Tot voor kort was Peeping Tom voor ons vooral het langverwachte, popgevoelige project van manisch manusje-van-alles-en-nog-een-beetje Mike Patton. In afwachting van dat project, alweer een Pattoniaanse filmreferentie, ditmaal naar Michael Powells relaas van een moordenaar met een camera, stellen we ons tevreden met de vermakelijke heavy rock die het Melbournese viertal Peeping Tom ons op zijn zelfgetitelde debuut voorschotelt.
Ondanks een stevige rocktraditie hebben groepen van aan de onderkant van de aardbol het doorgaans erg moeilijk om in onze contreien vaste voet aan de grond te krijgen. Zo scoorden de “motherfuckers from hell” van The Datsuns drie jaar geleden gedurende een zomertje aardig met hun stomende, pretentieloze rock, maar die storm is ondertussen ook al geluwd. En zelfs Powderfinger, wel eens ietwat verkeerdelijk omschreven als ‘de Oasis van Australië’, krijgt prima, toegankelijke rockplaten als Odysseynumberfive en Vulture Street hier enkel via de promobakken verkocht.
Met antipodisch rockexportproduct numéro uno, AC/DC, heeft Peeping Tom alvast niet al te veel te maken. Met een riffgeoriënteerde kruising tussen groovende stonerrock en potige 70’s heavy rock des te meer. Wie bij de instrumentele opener “At The Gates” spontaan in het booklet begint te delven op zoek naar een guest appearance van Tommi Iommi zal dan ook niet alleen zijn.
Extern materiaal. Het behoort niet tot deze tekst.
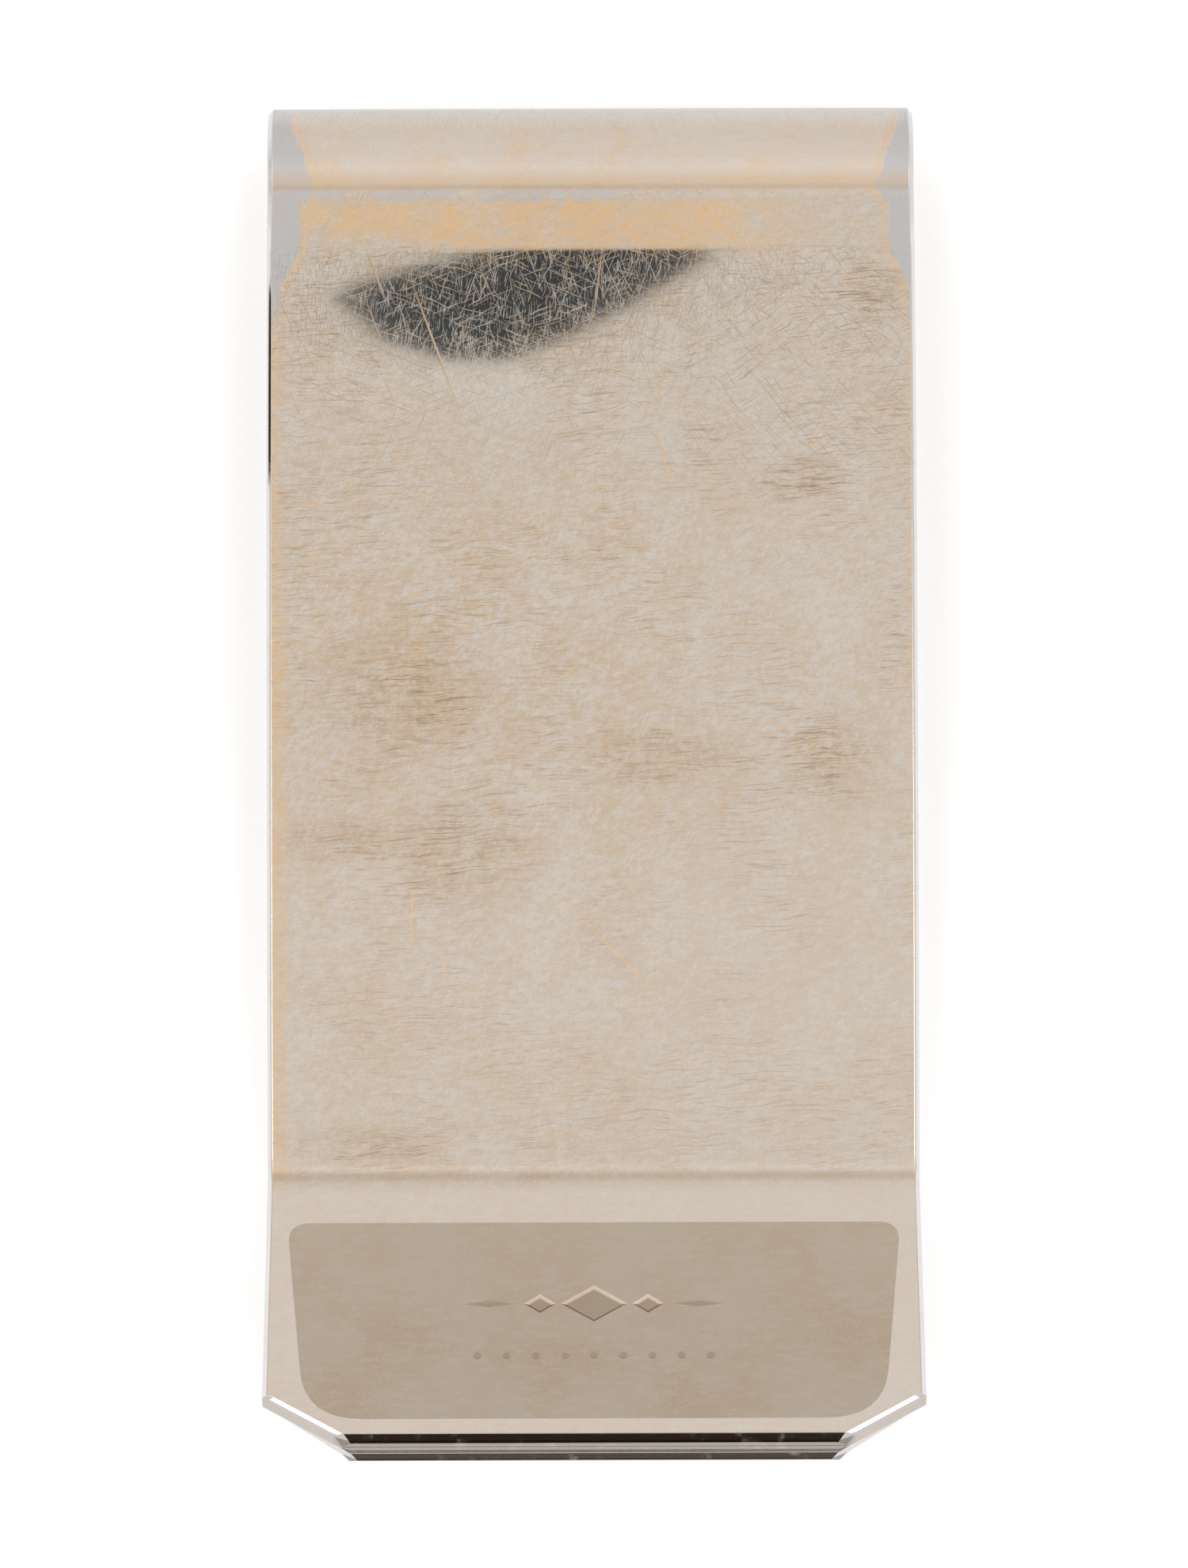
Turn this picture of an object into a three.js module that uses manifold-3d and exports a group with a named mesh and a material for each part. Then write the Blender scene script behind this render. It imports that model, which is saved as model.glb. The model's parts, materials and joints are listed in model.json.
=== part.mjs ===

De Black Sabbath-stempel weerklinkt nagenoeg overal op Peeping Tom, en dan vooral wanneer de lead-Les Paul van Adam Winzer lekker melodieus over een traag en vettig ritme scheurt.
Sabbatheske voorbeelden te over dus, maar nummers als “Truck City Drive”, waarbij tijdens het refrein ook een snuifje Electric Six (nog zo’n Australisch halfsucces) om het hoekje komt loeren, “Auxiliary Priest”, en “Maiden Japan” dragen dat adjectief met trots ende verve. Aan criteria zoals originaliteit en verfijning lijkt Peeping Tom dan ook een dikke laag lak te hebben, op de eerste plaats geldt hier het primaat van de almachtige groove en van zware rock-‘n-roll in de kloten.
Ook in de andere nummers is het al rock wat vol goesting de klok slaat. Track nummer twee “Of Constellation Argus” drijft op een scheurende wahwah-gitaar, en het werkstukje “Wet Leaf” klinkt als de Melvins die ten tijde van Stoner Witch een bijna acht minuten durende jamsessie beter uitgewerkt hebben. Achter “Hass No” valt dan weer de Iggy Pop van begin jaren negentig te ontwaren.
Peeping Tom is een passende soundtrack bij die ontspannende aflevering van Neighbours waar iedereen al wel eens van gedroomd heeft: terwijl een dolgedraaide kangoeroe, gewapend met een immense didgeridoo, Ramsey Street terroriseert en menige rake klap richting de protesterende blaaskop van Harold Bishop lanceert, laat de aanwezige jeugd de kleinburgerlijkheid achter zich om in de geliefde straat dragraces te organiseren. Niet om al te serieus te nemen dus, dit uiterst rock-‘n-rollende debuut, maar wel een prima gelegenheid om nog wat bijkomende knopen in de haardos te schudden.